Il Piave mormorò

Ci pensavo da ieri sera, al gap generazionale simboleggiato dai diversi precedenti tenuti in considerazione per la partita di ieri. Per mezza Italia sotto i quarant’anni (e forse anche per alcuni sotto i cinquanta), Italia-Germania è quella dell’82, quella dell’unica Coppa del Mondo vinta e vissuta, quella di Pertini, Tardelli, Schumacher, l’orrendo Stielike e di Paolo Rossi. Anche se la partita epica era stata quella con il Brasile, quella fu la finale di “campioni del mondo, campioni del mondo, campioni del mondo”. Per una metà del paese più anziana, invece, prevale e si ripete ancora a trentasei anni di distanza la retorica di Italia-Germania 4 a 3, che avranno visto sì e no due milioni di italiani ancora in vita (conteggio alla carlona): forse meno.

Non c’è niente di male, per carità: non è una competizione tra vecchi e giovani. È solo il sintomo ennesimo della difficoltà di percezione da parte di molti osservatori e commentatori, che il tempo passa e le cose cambiano e si diventa minoranza in un mondo che è altro da noi.

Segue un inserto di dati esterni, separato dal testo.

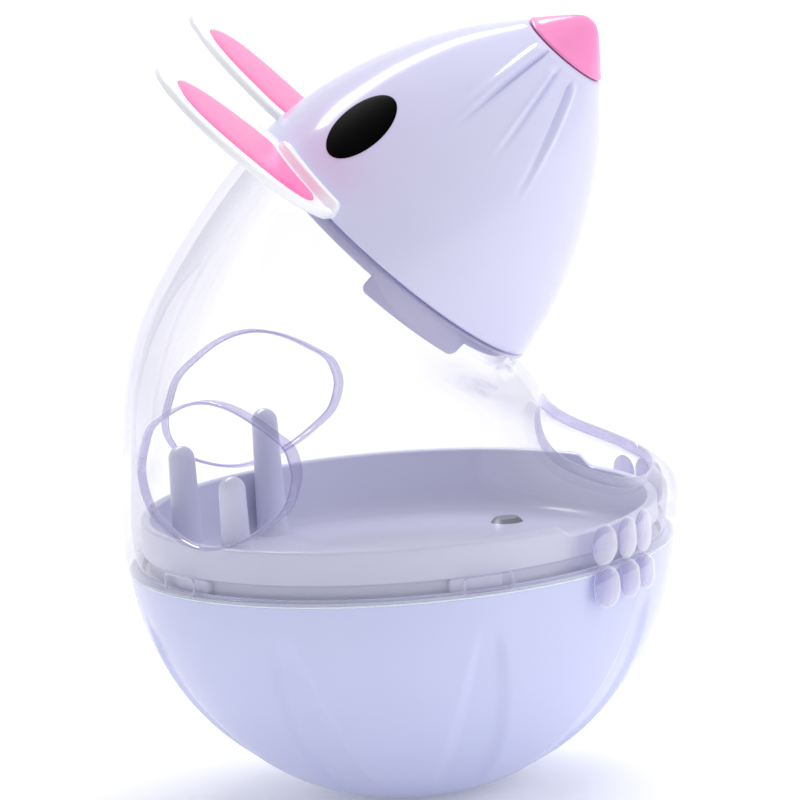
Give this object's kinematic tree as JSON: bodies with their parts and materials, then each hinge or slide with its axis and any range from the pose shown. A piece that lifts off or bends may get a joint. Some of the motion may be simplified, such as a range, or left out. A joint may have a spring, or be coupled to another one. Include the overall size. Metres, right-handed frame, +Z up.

Almeno Vittorio Zucconi, con qualche ritardo, ci prova oggi:

“Ora possiamo anche passare la mano ai nostri figli, ai quali promettiamo di non rompere più le scatole con la notte del Messico, perché sanno che cosa provammo noi, quella notte di 36 anni or sono”

Già lo sappiamo, Vittorio: dal 1982, e ora promettiamo ai nostri, di figli, di non rompere più le scatole con il Santiago Bernabeu.